Reputation: 1
I am trying to write a spark transformation code to convert the below data into list of objects of following class, I am totally new to scala and spark and tried splitting the data and put them into case class but I was unable to append them back. Request your help on this.
Data :
FirstName,LastName,Country,match,Goals
Cristiano,Ronaldo,Portugal,Match1,1
Cristiano,Ronaldo,Portugal,Match2,1
Cristiano,Ronaldo,Portugal,Match3,0
Cristiano,Ronaldo,Portugal,Match4,2
Lionel,Messi,Argentina,Match1,1
Lionel,Messi,Argentina,Match2,2
Lionel,Messi,Argentina,Match3,1
Lionel,Messi,Argentina,Match4,2
Desired output:
PLayerStats{ String FirstName,
String LastName,
String Country,
Map <String,Int> matchandscore
}
Upvotes: 0
Views: 1031
Reputation: 37822
Assuming you already loaded data into an RDD[String]
named data
:
case class PlayerStats(FirstName: String, LastName: String, Country: String, matchandscore: Map[String, Int])

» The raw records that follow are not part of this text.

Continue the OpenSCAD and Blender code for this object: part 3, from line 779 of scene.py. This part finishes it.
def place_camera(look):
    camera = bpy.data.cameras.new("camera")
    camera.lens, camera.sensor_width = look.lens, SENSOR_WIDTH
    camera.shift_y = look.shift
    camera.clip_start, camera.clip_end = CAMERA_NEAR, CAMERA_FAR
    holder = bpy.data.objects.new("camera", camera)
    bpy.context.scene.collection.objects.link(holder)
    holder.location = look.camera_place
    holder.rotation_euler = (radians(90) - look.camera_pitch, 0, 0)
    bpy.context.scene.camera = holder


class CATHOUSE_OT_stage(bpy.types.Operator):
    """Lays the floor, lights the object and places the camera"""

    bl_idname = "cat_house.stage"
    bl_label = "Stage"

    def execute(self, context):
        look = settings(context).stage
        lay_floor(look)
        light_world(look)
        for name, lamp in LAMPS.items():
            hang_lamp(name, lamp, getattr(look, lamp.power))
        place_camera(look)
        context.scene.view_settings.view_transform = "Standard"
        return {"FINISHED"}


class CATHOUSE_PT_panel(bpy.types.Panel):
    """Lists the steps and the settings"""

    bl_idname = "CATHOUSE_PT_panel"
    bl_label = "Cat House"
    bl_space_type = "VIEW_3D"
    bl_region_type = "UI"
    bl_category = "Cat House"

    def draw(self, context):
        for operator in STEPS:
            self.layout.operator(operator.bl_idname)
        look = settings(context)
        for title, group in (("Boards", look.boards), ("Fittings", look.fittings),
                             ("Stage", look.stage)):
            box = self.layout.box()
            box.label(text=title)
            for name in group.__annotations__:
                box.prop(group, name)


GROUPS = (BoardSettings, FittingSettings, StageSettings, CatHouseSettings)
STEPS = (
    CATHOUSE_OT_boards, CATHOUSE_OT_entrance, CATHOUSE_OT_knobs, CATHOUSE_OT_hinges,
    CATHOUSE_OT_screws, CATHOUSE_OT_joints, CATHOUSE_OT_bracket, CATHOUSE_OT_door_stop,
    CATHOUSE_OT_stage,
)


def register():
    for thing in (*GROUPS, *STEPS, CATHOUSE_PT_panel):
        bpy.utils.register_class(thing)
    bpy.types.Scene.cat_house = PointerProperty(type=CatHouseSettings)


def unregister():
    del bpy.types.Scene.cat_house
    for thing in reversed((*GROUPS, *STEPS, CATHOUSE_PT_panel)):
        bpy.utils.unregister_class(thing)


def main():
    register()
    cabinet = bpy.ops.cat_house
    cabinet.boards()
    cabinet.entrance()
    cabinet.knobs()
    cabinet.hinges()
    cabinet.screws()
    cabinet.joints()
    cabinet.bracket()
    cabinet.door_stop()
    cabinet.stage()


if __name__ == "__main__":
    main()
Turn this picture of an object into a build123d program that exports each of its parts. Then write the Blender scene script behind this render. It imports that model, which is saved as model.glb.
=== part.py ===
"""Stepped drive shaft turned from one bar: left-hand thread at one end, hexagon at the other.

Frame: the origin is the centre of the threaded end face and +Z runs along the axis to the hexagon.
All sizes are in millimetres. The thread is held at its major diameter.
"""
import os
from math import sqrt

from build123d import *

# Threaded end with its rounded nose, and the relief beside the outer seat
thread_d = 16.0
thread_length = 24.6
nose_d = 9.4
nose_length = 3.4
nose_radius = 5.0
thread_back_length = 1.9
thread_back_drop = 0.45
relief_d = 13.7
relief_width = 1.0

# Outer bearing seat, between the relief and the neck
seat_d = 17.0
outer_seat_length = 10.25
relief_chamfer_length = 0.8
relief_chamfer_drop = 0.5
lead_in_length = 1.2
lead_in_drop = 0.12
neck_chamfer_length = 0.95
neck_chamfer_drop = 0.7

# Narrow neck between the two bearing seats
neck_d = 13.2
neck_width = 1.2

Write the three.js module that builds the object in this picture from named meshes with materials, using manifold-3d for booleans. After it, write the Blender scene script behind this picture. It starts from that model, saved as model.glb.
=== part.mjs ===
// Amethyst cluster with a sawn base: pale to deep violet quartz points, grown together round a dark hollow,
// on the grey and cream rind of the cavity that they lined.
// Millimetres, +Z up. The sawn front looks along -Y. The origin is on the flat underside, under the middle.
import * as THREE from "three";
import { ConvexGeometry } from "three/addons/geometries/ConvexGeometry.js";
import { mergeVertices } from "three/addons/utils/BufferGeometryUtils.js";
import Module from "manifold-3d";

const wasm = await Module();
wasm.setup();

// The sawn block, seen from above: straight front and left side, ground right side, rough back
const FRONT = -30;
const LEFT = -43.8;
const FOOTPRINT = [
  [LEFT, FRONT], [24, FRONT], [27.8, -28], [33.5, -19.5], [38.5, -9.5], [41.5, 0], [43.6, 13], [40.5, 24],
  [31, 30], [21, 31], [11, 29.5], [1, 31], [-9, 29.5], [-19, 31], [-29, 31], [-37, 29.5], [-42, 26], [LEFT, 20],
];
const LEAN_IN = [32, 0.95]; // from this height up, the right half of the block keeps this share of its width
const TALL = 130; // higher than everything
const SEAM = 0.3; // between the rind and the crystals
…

val result: RDD[PlayerStats] = data
.filter(!_.startsWith("FirstName")) // remove header
.map(_.split(",")).map { // map into case classes
case Array(fn, ln, cntry, mn, g) => PlayerStats(fn, ln, cntry, Map(mn -> g.toInt))
}
.keyBy(p => (p.FirstName, p.LastName)) // key by player
.reduceByKey((p1, p2) => p1.copy(matchandscore = p1.matchandscore ++ p2.matchandscore))
.map(_._2) // remove key
Upvotes: 1
Reputation: 214927
You could try something as follows:
val file = sc.textFile("myfile.csv")
val df = file.map(line => line.split(",")). // split line by comma
filter(lineSplit => lineSplit(0) != "FirstName"). // filter out first row
map(lineSplit => { // transform lines
(lineSplit(0), lineSplit(1), lineSplit(2), Map((lineSplit(3), lineSplit(4).toInt)))}).
toDF("FirstName", "LastName", "Country", "MatchAndScore")
df.schema
// res34: org.apache.spark.sql.types.StructType = StructType(StructField(FirstName,StringType,true), StructField(LastName,StringType,true), StructField(Country,StringType,true), StructField(MatchAndScore,MapType(StringType,IntegerType,false),true))
df.show
+---------+--------+---------+----------------+
|FirstName|LastName| Country| MatchAndScore|
+---------+--------+---------+----------------+
|Cristiano| Ronaldo| Portugal|Map(Match1 -> 1)|
|Cristiano| Ronaldo| Portugal|Map(Match2 -> 1)|
|Cristiano| Ronaldo| Portugal|Map(Match3 -> 0)|
|Cristiano| Ronaldo| Portugal|Map(Match4 -> 2)|
| Lionel| Messi|Argentina|Map(Match1 -> 1)|
| Lionel| Messi|Argentina|Map(Match2 -> 2)|
| Lionel| Messi|Argentina|Map(Match3 -> 1)|
| Lionel| Messi|Argentina|Map(Match4 -> 2)|
+---------+--------+---------+----------------+
Upvotes: 0
Reputation: 2294
Firstly convert the line into key value pair say (Cristiano, rest of data)
then apply groupByKey
or reduceByKey
can also work then try to convert the key value pair data after applying groupByKey or reduceByKey into your class by putting value. Take a help of famous word count program.
http://spark.apache.org/examples.html
Upvotes: 0